Transfer to the process owner

Transitioning from project team to process owner must be planned and executed.

  • Handover package: process maps, control plans, SOPs, KPI dashboards, and a decision log delivered and accepted by the owner.

  • Joint execution period: a coached run where the project team supports the owner until predictable results are achieved.

  • Acceptance criteria: objective criteria for transfer including stable KPI performance over a defined window and demonstrated owner-led problem solving.

Role of a third-party audit for durability

An independent audit verifies that the system and ownership are functioning and that transfer was effective.

  • Objective assessment: evaluates whether documented controls exist, are used, and produce the intended outcomes.

  • Gap identification: highlights adoption gaps, hidden dependencies, and capability shortfalls that internal teams may overlook.

  • Sustainability scorecard: rates the process across governance, data integrity, adherence to standards, and resilience to common disruptions.

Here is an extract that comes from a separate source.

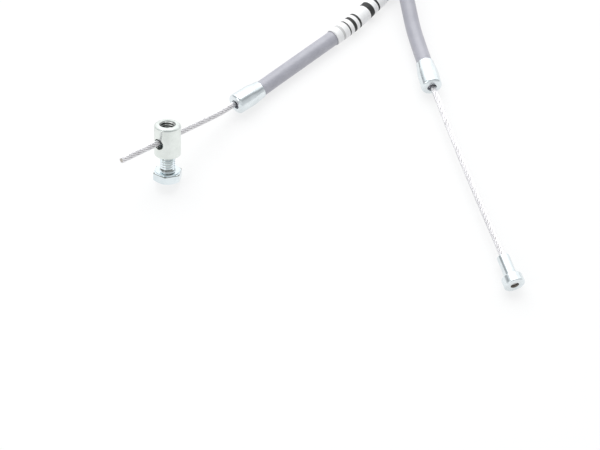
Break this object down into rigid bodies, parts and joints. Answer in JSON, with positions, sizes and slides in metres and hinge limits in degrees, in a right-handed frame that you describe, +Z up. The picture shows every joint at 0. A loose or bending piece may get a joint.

  • Actionable recommendations: prioritized fixes that focus on root causes, not cosmetic compliance.

  • Follow-up assurance: periodic re-audits or spot checks to confirm corrective actions were implemented and effective.

Practical checklist to make improvements stick

  1. Establish the system

    • Define process boundaries, inputs, outputs, and KPIs.

    • Create control plans and visual management tools.

  2. Assign and empower ownership

    • Appoint a single process owner and document authority levels.

    • Build leader standard work for the owner.

  3. Transfer with evidence

    • Deliver the handover package and run a coached transition.

    • Validate stability with pre-defined acceptance criteria.

  4. Independent audit and remediation

    • Schedule an initial third-party audit within 3–6 months of transfer.

    • Implement audit recommendations and track closure publicly.

  5. Embed continuous improvement

  • Teach the owner basic improvement methods and problem-solving routines.

  • Keep a short cadence for performance reviews and rapid experiments.

Common pitfalls and how to avoid them

  • Diffused accountability: Avoid shared ownership by naming one accountable owner and documenting decision rights.

  • Paper compliance: Avoid control plans that exist only on paper by auditing actual practice and observing work where it happens.

  • Incomplete handovers: Avoid rushed transfers by requiring acceptance criteria and a coached run.

  • Audit as punishment: Avoid adversarial audits by framing them as assurance that protects frontline teams and business outcomes.

  • Neglecting capability: Avoid assuming skills exist; invest in coaching and just-in-time training for the owner and team.

Sustained improvement requires more than a good project. It needs a system that captures and signals performance, a named owner with authority and routines, a deliberate transfer backed by objective acceptance criteria, and independent audits that verify adoption and durability. When these elements are combined, transformation projects convert short-term gains into long-term operational advantage.